Prompt triage is recommended

UPDATED Network security appliance firm F5 has warned of a series of vulnerabilities affecting its BIG-IP products, including a cross-site scripting (XSS) vulnerability that’s said to pose a critical risk.

The vulnerability (CVE-2020-5948) means that “undisclosed endpoints in iControl REST allow for a reflected XSS attack”.

Prompt triage is recommended because failure to patch could result in “complete compromise of the BIG-IP system if the victim user is granted the admin role” and in the event of a successful attack.

Multiple BIG-IP versions are affected. Users need to update to branch versions
13.1.3.5, 14.1.2.8, 15.1.1 or 16.0.1 (as appropriate), as explained in an advisory from F5.

The vulnerability affects F5‘s Application Security Manager (ASM), a web application firewall; Local Traffic Manager (LTM), a load balancing product; Access Policy Manager (APM) authentication technology; and Application Acceleration Manager (AAM); among other product modules.

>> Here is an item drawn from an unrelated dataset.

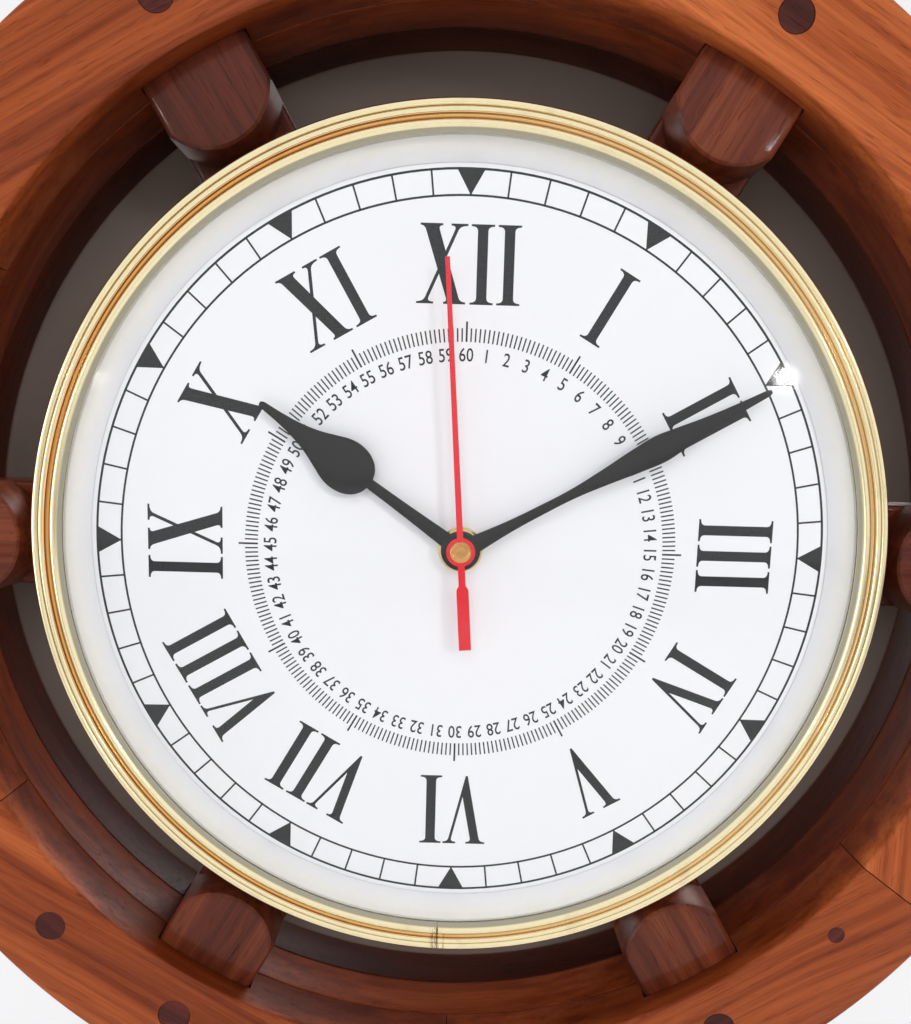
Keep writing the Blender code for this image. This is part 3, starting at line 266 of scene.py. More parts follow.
# %% [markdown]
# ## The wood
# The wheel is oiled Indian rosewood under a thin clear varnish. Its figure runs the length of each
# plank: broad dark streaks, fine fibres and short open pores. The rim is sawn from six straight
# planks in each layer, so the streaks run along each plank's chord and don't bend with the rim.
# Object coordinates can't do that, so each plank stores where its points lie in the plank, in an
# attribute called grain: metres along, across and into it. A second one, tone, sets how light the
# plank is. The rim's inner wall is painted darker as painted shade, and its foot darker still as
# painted shadow.

# %% Wood finish
STREAKS = (0.38, 0.54, 0.70)
# Where the painted shade on the rim's inner wall lies, and the darker painted shadow at its foot.
BORE_SHADE_RADII = (RIM_INNER + 0.9 * MM, RIM_INNER + 0.2 * MM)
BORE_SHADE_REACH = (-44.0 * MM, -37.0 * MM)
BORE_FOOT_SHADOW_REACH = (-16.5 * MM, -14.0 * MM)
BORE_PAINTED_SHADE = (0.50, 0.40, 0.35, 1.0)
BORE_FOOT_PAINTED_SHADOW = (0.30, 0.26, 0.26, 1.0)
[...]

NVD gave the flaw a CVSSv3 score of 9.6, or critical - a rating F5 disputes.

An engineering representative from F5 told The Daily Swig: “We don’t know why NVD thinks this is a critical. F5 does not consider it to be, we scored it as a 7.5 high.”

FTP breakage

Another set of patches, also released by F5, address a denial-of-service risk to File Transfer Protocol (FTP) channel.

More specifically on “BIG-IP versions 14.0.0-14.0.1 and 13.1.0-13.1.3.4, certain traffic pattern sent to a virtual server configured with an FTP profile can cause the FTP channel to break”.

The vulnerability (CVE-2020-5949) earned a CVSS score of 7.5 (high risk).

Users are advised to upgrade to versions 13.1.3.5 or 14.1.0 as appropriate.

The third of final set of patches released on December 11 address a memory leak vulnerability.

This vulnerability (CVE-2020-27713) is limited to BIG-IP version 13.1.3.4 but has a high impact on affected modules.

A summary by NIST explains: “In certain configurations on version 13.1.3.4, when a BIG-IP AFM HTTP security profile is applied to a virtual server and the BIG-IP system receives a request with specific characteristics, the connection is reset and the Traffic Management Microkernel (TMM) leaks memory.”

In the line of fire

Security industry watchers have had F5’s vulnerabilities and exploitation on their radar for some months because they have become fodder for sustained malfeasance.

In July 2020, F5 warned a remote code execution (RCE) vulnerability (CVE-2020-5902) in the BIG-IP Traffic Management User Interface (TMUI) could be used to hijack vulnerable systems.

The CVE-2020-5902 vulnerability has since become the target of mass scanning as well as assaults linked to Chinese and Iranian state-backed hacker.